Begin Data entries

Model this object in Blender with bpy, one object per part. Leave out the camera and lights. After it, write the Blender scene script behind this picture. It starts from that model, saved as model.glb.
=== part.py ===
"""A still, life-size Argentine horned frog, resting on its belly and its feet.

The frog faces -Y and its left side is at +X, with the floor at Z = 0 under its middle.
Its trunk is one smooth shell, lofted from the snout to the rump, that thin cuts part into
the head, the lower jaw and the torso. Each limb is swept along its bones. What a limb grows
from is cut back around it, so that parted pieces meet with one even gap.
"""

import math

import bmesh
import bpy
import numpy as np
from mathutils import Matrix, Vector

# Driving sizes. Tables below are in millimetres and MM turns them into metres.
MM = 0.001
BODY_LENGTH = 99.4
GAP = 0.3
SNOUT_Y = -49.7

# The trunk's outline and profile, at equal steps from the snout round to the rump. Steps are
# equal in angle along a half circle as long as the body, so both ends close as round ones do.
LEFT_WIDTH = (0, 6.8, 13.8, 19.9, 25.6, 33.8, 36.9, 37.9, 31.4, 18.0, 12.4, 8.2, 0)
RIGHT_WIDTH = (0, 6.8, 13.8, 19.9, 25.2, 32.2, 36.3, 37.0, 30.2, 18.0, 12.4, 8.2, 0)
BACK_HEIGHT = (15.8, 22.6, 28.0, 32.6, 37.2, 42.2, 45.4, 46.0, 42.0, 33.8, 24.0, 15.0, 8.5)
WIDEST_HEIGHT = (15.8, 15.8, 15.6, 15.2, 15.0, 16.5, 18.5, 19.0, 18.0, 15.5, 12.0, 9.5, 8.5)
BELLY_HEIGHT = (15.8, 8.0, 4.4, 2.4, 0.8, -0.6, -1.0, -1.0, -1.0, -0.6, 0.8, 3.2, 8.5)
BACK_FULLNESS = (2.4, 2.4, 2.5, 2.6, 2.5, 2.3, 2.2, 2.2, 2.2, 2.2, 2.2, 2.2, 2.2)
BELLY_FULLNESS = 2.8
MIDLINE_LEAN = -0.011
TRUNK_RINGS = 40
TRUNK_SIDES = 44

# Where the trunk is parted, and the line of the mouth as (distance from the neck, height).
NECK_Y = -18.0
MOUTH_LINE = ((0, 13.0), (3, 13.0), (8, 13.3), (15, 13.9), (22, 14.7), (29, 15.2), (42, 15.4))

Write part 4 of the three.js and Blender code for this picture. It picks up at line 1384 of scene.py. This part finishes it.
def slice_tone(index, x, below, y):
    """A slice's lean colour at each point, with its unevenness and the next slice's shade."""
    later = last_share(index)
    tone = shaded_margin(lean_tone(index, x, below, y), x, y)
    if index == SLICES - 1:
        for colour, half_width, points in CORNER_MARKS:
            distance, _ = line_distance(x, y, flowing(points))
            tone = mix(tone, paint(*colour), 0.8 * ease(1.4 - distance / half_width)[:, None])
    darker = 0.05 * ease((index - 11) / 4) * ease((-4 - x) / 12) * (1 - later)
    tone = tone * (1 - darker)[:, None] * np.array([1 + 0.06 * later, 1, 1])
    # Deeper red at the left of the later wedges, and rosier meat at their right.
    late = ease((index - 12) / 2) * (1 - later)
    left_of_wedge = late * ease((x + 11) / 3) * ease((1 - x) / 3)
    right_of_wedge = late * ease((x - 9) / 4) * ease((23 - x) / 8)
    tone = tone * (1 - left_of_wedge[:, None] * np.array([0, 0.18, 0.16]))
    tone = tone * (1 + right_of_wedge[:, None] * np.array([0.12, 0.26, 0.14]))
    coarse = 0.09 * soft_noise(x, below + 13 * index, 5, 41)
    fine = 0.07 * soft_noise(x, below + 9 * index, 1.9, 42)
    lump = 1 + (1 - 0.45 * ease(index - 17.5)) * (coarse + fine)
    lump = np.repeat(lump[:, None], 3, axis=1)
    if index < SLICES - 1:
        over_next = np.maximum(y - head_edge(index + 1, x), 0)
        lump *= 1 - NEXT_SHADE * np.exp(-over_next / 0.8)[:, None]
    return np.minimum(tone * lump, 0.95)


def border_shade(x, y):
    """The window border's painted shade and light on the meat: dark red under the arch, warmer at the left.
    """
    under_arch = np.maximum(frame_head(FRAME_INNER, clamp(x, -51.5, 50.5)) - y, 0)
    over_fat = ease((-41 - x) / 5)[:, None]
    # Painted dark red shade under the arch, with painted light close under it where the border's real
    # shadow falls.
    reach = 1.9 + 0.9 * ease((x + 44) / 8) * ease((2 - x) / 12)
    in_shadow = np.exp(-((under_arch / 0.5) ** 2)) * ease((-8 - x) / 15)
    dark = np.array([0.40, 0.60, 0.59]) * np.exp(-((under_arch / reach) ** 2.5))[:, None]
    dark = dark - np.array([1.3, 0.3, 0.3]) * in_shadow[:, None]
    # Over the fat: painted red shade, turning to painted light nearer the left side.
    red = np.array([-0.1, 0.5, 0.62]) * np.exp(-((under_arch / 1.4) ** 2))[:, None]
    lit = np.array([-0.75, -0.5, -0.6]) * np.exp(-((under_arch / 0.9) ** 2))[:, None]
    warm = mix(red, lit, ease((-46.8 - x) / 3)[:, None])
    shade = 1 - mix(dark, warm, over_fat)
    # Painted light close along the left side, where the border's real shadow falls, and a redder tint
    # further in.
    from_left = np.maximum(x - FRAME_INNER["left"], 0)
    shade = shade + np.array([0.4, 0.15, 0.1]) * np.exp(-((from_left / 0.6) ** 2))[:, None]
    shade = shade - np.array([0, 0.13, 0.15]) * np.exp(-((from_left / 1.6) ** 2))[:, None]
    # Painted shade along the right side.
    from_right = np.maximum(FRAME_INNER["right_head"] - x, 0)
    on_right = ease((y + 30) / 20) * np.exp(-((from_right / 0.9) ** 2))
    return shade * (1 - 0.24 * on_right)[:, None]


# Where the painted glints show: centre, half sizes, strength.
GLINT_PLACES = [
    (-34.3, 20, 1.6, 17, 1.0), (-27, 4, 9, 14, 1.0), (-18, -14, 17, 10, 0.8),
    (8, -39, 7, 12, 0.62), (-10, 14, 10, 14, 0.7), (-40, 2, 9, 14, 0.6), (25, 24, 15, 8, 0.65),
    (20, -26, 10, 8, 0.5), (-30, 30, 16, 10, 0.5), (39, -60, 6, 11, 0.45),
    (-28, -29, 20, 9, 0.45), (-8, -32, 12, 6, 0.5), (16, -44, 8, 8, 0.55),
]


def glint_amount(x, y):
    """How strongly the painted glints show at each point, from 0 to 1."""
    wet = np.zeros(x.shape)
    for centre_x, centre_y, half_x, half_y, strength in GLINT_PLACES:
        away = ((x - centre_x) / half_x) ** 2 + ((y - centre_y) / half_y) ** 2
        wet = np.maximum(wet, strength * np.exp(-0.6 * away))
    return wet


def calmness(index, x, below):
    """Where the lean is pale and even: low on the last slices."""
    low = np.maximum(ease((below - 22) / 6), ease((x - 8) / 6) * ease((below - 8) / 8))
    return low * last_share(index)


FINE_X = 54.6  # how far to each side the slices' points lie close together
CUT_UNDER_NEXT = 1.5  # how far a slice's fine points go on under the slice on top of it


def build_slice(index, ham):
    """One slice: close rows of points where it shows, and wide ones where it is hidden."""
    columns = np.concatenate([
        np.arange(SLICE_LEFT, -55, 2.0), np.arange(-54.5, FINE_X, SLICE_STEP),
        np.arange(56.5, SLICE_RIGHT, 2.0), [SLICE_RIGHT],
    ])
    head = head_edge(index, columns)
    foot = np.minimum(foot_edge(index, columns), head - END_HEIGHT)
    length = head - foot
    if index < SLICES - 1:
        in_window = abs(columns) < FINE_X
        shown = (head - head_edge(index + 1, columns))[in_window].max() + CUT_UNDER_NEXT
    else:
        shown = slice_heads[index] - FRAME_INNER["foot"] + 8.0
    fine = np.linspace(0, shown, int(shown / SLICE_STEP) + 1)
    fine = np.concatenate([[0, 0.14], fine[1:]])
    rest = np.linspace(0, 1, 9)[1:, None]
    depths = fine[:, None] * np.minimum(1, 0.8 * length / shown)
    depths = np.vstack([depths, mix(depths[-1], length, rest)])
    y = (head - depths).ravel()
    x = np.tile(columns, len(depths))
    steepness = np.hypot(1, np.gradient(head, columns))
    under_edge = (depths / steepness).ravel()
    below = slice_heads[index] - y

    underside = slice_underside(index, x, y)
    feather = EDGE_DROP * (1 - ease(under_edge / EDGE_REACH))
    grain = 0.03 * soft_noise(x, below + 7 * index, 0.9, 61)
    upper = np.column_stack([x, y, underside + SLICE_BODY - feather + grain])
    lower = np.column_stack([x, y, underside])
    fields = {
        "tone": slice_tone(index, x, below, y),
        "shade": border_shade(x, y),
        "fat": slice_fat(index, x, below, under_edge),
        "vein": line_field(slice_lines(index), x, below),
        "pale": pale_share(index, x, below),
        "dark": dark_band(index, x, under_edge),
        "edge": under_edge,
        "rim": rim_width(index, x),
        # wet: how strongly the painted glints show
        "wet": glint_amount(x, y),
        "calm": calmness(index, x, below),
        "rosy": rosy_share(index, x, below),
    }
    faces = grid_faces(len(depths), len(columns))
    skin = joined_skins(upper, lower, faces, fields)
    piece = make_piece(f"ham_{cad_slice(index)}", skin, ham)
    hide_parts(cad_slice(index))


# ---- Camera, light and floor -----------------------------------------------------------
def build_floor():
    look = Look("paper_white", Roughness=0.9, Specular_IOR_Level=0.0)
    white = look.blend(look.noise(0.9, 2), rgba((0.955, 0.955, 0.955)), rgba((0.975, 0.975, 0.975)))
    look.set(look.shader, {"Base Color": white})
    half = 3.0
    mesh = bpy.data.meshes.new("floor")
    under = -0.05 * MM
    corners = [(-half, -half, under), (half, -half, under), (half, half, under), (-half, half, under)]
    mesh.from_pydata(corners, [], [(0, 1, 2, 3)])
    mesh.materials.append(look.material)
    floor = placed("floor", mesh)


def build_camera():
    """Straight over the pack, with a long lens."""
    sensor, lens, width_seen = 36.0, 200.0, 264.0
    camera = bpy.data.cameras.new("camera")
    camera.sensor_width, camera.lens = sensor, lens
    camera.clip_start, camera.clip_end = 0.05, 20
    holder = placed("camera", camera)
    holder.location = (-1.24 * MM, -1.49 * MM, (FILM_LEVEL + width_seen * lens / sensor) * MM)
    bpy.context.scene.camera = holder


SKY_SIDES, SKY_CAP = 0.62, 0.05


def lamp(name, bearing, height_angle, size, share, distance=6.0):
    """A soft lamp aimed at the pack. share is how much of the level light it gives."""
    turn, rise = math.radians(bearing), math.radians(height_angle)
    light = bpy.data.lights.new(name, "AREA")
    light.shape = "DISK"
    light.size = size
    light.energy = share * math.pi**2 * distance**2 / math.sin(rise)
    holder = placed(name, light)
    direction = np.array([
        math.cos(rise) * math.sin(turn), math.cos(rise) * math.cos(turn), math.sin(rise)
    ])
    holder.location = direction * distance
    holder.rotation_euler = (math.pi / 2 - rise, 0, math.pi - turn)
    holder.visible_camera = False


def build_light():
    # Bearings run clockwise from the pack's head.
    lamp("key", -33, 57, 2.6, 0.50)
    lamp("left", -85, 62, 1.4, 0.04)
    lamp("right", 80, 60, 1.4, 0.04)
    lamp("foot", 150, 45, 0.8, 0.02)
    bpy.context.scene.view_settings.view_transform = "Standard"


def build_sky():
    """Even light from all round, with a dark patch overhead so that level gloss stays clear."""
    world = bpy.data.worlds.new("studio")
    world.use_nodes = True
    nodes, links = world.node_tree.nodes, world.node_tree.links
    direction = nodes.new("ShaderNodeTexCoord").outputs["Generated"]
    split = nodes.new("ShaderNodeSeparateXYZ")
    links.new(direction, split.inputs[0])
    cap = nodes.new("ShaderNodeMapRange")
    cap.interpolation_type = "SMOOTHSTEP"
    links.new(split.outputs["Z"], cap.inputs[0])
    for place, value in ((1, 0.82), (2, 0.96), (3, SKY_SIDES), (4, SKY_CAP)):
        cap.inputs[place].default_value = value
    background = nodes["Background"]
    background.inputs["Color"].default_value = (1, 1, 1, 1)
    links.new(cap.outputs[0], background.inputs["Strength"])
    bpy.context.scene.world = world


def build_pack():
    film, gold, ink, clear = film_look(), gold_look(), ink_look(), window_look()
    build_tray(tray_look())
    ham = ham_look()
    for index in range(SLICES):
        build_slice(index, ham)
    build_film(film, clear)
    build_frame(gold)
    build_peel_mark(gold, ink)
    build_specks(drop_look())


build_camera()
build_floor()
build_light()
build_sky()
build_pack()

End Data entries

Directions for this task: Retype exactly the lines from the start of the entries through the one with "from mathutils import Matrix, Vector"; include both ends.

Exercise answer:
Model this object in Blender with bpy, one object per part. Leave out the camera and lights. After it, write the Blender scene script behind this picture. It starts from that model, saved as model.glb.
=== part.py ===
"""A still, life-size Argentine horned frog, resting on its belly and its feet.

The frog faces -Y and its left side is at +X, with the floor at Z = 0 under its middle.
Its trunk is one smooth shell, lofted from the snout to the rump, that thin cuts part into
the head, the lower jaw and the torso. Each limb is swept along its bones. What a limb grows
from is cut back around it, so that parted pieces meet with one even gap.
"""

import math

import bmesh
import bpy
import numpy as np
from mathutils import Matrix, Vector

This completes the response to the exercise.